■ Goal ■
Copy out each line that includes the word "Blender".

■ Data in this exercise ■

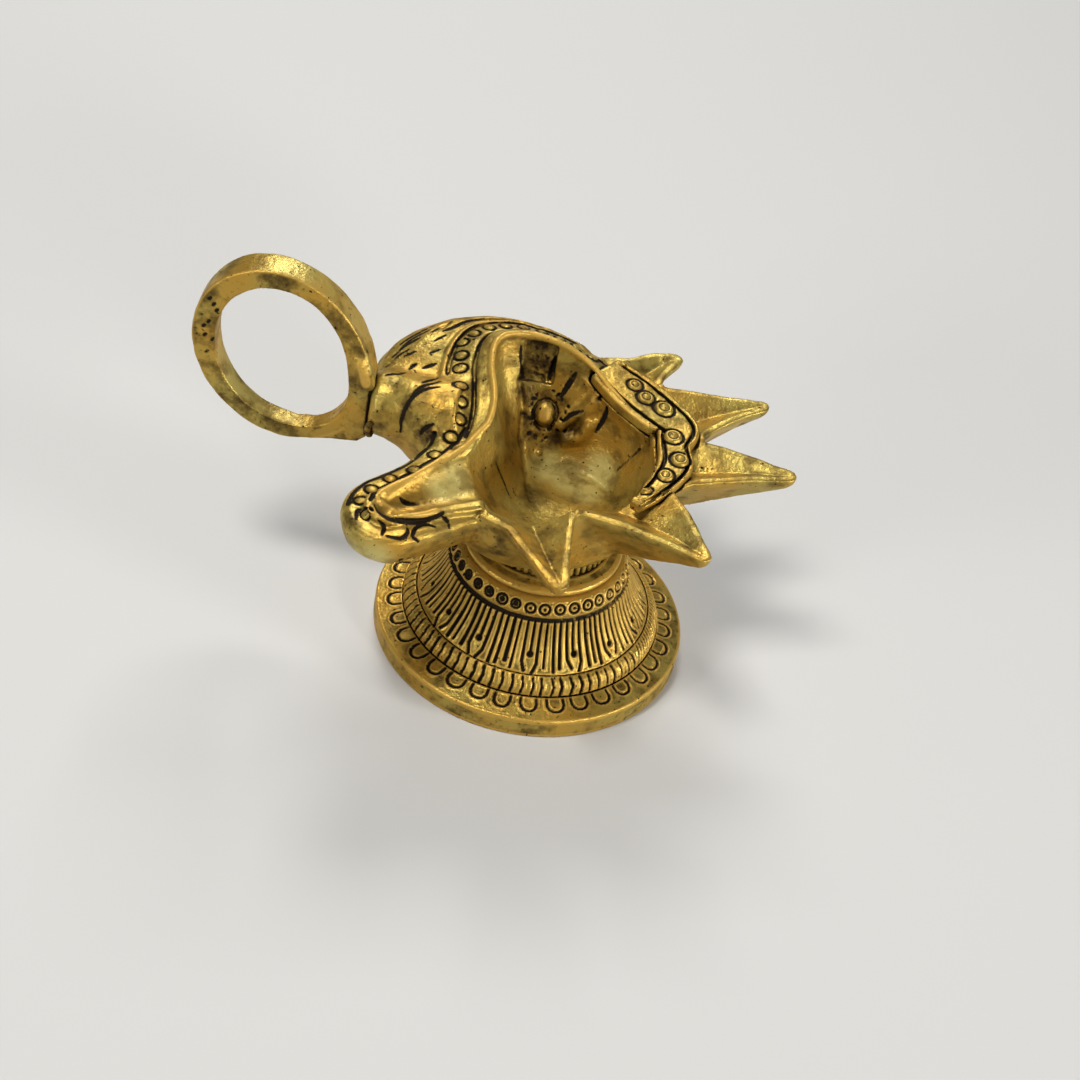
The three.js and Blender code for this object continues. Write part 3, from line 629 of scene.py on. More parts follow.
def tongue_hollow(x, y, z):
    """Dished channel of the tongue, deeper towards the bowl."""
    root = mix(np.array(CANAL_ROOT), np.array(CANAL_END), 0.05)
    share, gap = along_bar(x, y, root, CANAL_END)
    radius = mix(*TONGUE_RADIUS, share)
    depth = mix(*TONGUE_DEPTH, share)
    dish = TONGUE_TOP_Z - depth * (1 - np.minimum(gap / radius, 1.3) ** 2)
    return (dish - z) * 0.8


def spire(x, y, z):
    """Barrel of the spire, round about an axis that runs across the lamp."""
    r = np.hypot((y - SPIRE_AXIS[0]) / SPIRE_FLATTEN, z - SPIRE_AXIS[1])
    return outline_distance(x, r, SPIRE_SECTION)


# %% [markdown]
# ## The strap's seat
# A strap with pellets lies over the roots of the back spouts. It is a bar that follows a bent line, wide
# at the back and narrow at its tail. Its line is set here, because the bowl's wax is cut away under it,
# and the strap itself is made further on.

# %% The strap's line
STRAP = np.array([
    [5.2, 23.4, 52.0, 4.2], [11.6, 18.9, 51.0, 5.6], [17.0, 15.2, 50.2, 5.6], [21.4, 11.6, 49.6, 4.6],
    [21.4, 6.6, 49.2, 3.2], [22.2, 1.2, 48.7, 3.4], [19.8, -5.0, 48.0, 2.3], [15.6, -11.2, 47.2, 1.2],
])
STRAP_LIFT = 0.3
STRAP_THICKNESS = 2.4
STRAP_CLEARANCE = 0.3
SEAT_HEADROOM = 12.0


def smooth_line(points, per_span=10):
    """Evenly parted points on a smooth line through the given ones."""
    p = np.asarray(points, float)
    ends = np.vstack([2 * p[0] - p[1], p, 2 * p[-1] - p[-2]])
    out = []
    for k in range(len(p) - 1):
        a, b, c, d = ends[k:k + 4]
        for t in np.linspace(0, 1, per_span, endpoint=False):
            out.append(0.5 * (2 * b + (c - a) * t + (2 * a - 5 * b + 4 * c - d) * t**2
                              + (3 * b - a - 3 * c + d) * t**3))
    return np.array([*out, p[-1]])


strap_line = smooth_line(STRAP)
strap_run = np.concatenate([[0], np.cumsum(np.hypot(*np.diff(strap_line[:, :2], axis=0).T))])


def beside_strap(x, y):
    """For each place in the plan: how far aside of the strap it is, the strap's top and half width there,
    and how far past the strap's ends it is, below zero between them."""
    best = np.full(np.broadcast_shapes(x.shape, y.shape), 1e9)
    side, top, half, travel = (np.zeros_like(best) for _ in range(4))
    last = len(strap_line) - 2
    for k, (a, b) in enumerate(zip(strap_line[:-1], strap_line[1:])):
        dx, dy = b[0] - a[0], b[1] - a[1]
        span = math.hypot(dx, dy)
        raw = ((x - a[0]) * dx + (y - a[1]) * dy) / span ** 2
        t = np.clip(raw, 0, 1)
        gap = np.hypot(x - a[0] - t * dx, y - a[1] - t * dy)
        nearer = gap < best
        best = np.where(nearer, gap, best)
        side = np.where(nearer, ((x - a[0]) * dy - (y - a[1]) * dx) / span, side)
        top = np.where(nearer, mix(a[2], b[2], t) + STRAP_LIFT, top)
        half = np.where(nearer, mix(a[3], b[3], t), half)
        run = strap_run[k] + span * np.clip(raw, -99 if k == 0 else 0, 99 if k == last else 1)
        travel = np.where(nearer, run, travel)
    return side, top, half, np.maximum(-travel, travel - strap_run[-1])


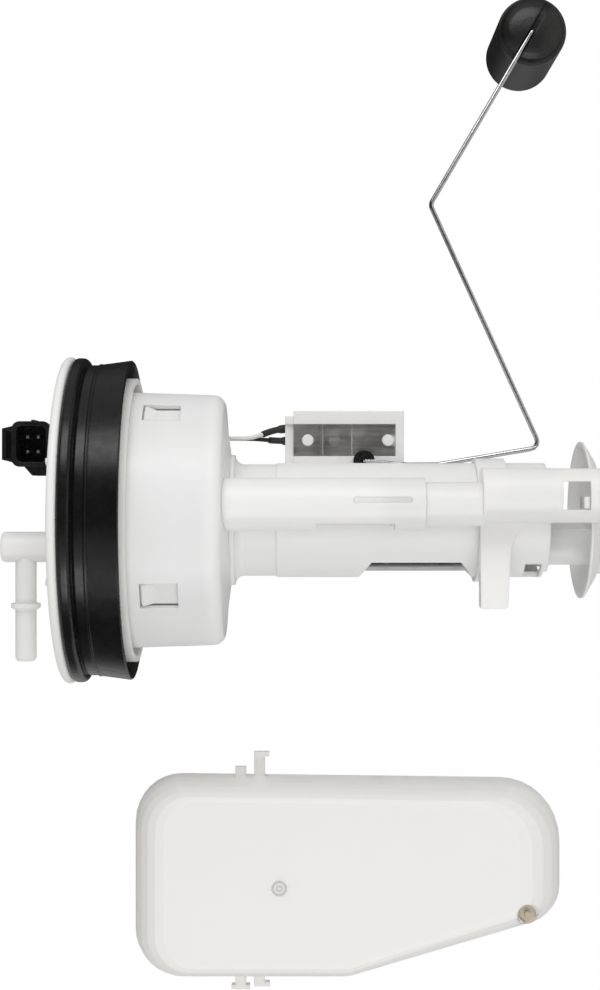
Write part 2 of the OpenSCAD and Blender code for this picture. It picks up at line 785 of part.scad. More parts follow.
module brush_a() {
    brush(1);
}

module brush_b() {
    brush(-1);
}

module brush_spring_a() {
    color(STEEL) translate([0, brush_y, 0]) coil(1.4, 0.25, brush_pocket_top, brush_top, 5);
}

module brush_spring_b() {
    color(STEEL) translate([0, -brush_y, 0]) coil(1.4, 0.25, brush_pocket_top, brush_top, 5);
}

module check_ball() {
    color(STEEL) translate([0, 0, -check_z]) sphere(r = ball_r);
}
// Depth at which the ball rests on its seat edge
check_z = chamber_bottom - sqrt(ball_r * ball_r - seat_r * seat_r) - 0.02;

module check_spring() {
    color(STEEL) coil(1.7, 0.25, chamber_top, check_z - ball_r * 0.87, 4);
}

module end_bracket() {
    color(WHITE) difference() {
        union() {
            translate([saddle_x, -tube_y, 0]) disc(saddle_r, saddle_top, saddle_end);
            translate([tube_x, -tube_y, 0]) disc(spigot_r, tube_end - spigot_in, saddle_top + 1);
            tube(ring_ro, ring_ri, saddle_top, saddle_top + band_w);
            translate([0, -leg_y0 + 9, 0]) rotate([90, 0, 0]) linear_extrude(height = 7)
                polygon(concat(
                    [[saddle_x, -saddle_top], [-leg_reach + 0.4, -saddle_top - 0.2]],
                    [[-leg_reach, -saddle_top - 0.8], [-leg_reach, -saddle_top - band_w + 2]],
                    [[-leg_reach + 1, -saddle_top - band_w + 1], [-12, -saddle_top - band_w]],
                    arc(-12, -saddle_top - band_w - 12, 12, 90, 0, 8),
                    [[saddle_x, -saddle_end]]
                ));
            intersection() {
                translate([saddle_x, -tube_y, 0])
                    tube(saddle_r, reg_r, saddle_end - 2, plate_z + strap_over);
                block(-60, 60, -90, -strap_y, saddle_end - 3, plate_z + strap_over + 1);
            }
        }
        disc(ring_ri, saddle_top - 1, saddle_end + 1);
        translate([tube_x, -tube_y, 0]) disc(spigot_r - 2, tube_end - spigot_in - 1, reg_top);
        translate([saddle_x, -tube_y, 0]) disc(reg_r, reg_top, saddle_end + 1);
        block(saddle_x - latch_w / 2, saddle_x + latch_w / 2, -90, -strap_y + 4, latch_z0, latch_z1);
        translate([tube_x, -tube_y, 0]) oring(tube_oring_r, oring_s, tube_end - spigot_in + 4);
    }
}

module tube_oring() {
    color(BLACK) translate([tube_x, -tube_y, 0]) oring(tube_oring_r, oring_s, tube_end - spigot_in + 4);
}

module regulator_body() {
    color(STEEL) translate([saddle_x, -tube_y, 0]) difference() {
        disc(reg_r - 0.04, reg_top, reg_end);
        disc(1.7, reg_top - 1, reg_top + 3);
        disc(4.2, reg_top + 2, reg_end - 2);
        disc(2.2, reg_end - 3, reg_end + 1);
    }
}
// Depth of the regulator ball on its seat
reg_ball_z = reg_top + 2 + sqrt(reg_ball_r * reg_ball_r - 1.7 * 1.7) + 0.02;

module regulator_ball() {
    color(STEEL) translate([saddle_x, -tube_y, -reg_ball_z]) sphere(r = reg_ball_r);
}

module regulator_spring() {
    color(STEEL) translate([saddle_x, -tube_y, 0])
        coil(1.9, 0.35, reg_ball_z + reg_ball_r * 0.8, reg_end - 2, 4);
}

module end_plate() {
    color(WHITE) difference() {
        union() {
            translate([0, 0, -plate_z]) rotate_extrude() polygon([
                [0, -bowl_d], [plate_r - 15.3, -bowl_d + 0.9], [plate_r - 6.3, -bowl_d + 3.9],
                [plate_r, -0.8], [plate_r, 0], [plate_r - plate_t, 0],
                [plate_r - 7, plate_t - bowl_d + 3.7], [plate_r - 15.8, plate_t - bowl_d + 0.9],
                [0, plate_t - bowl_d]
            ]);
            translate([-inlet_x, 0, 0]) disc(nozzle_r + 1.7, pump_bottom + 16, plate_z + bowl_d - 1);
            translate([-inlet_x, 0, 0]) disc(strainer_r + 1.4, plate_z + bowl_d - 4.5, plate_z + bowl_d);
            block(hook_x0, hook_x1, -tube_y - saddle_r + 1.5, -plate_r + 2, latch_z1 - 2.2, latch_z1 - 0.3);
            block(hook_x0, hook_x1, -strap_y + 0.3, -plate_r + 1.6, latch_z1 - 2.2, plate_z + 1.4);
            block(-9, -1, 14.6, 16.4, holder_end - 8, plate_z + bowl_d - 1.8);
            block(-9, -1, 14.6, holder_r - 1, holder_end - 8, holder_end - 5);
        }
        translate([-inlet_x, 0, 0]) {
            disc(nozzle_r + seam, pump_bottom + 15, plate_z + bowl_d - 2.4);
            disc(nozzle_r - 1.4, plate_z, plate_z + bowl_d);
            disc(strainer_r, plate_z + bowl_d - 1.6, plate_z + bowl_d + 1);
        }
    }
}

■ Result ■
The three.js and Blender code for this object continues. Write part 3, from line 629 of scene.py on. More parts follow.
Write part 2 of the OpenSCAD and Blender code for this picture. It picks up at line 785 of part.scad. More parts follow.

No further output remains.